A modern Sisyphus-type character pushing a giant ball up a hill. The ball is made up of computers and papers, disorganized and falling off of the ball as the worker pushes.

These are questions that companies globally struggle with. It is a problem that needs to be solved. So many companies turn to applications like SharePoint to help store and organize their data. But this often creates a new problem: who or what is going to tag all that information so it is findable?

Manually tagging documents would cause a Sisyphean fate for many data workers. In a hypothetical scenario, let's assume that manual categorization takes five minutes per item. With a dataset of 10,000 items, it would take 34.72 days of nonstop tagging. This does not take into consideration the fact that that same dataset may be collecting even a modest 100 new items a day, or the fact that humans do not work 34.27 days at a time with no breaks.

But what is the solution? How do we get this proverbial data boulder to the top of the hill? Taxonomies. And no, we don't mean stuffing dead animals. Taxonomies are the hierarchical sets of terms that can, along with AI, work to automatically tag all of your documents. Even with a conservative estimate, the potential time savings could be up to 90%. With time savings like that, knowledge workers could get back to doing what they are good at –– working with organized data –– while the taxonomy works in the background getting all that data organized. The taxonomy and auto-tagger combination is lightyears faster than a manual tagger and it doesn't get tired or need a break.
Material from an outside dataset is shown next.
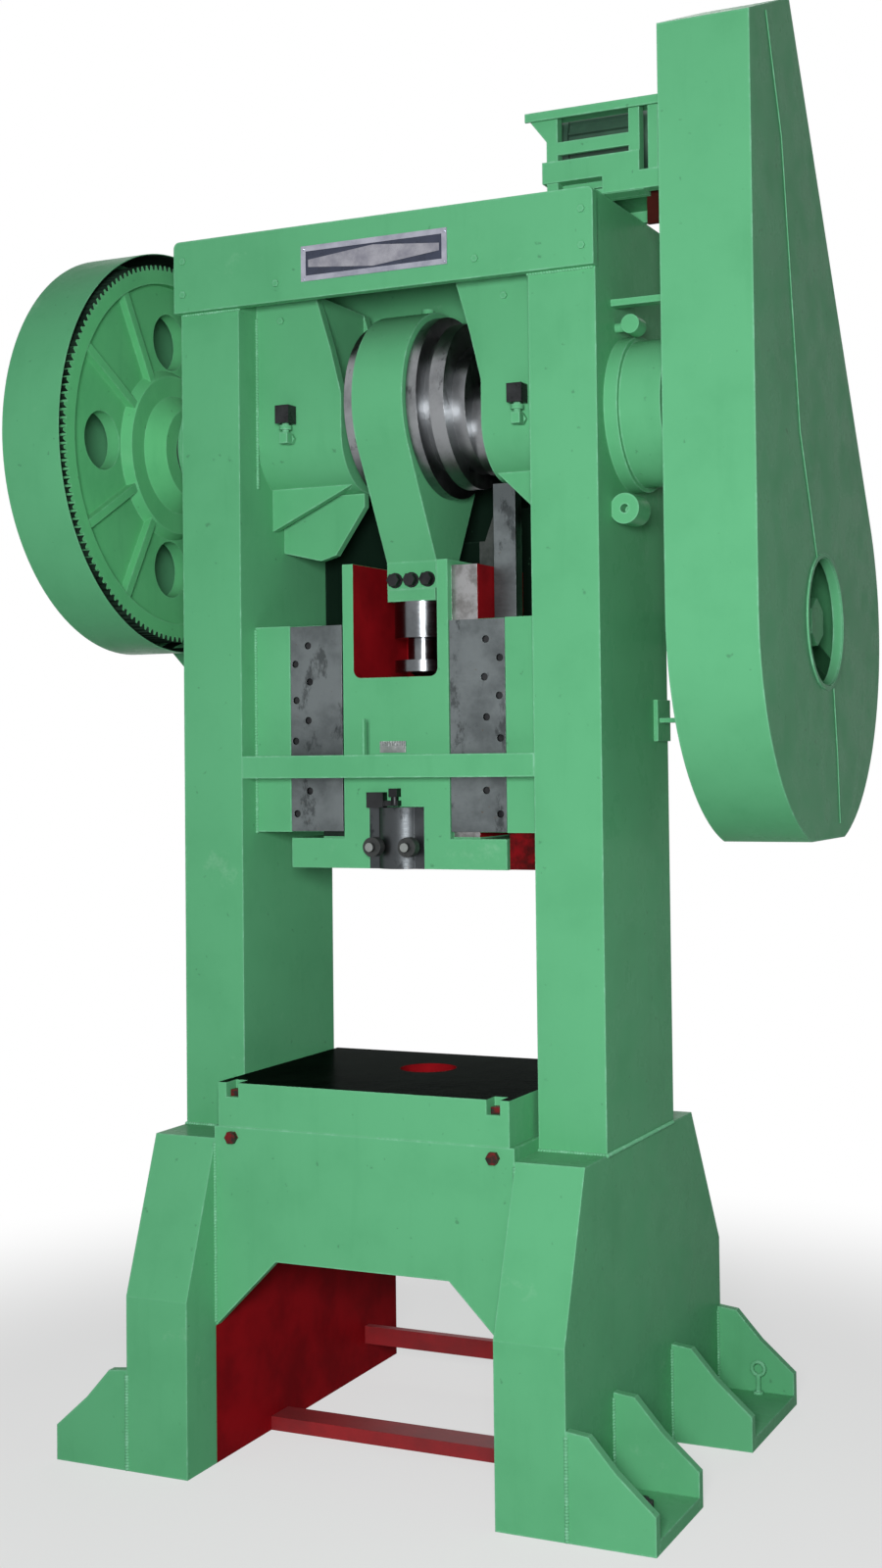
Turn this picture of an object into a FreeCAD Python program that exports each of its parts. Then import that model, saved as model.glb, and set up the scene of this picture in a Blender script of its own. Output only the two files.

What sets a good taxonomy apart from a bad one? How can your company ensure it is getting that 90% time savings? Here are four factors to be on the lookout when it comes to time savings:

Complexity and Volume of Data: The larger and more complex a dataset is, the more time it will require to manually categorize and analyze. A well-structured taxonomy can expedite this process through its framework, providing automated categorization.

Specificity and Depth of the Taxonomy: A taxonomy which closely matches nuances in the content can lead to faster and more accurate categorization which reduces the need for manual corrections.

Alignment with Project Goals: A taxonomy's relevance to specific objectives is crucial.

Efficiency of Tools and Processes: The integration of a taxonomy with data analysis tools and the efficiency of the existing processes for handling and analyzing data will contribute significantly to the extent of time saved.

Some companies choose to create their own taxonomies from scratch, while others choose to purchase a prebuilt taxonomy. Not sure what would be best for your situation? Consider the problem at hand: if your employees are finding themselves pushing that proverbial data boulder up the hill every day, and cannot find the things they need to do the work they need to be doing, why would you add to their load and ask them to create a taxonomy from scratch?

Furthermore, most people are experts at what they do, not experts at creating taxonomies.

By using a prebuilt taxonomy, you can ensure you are getting the highest quality dataset possible in the most time-efficient manner.

Sisyphus may have cheated death, but he ended up with a punishment far worse than the fate he tried so desperately to escape. Greek mythology left him with a cruel fate. Here in the real world, however, we don't have to get stuck pushing an endless data boulder. With a taxonomy and the accompanying AI, no one is cheating the system, they are simply using tools to do the seemingly endless, mindless tasks so that your knowledge worker's time can be spent making a difference in your company and in the world.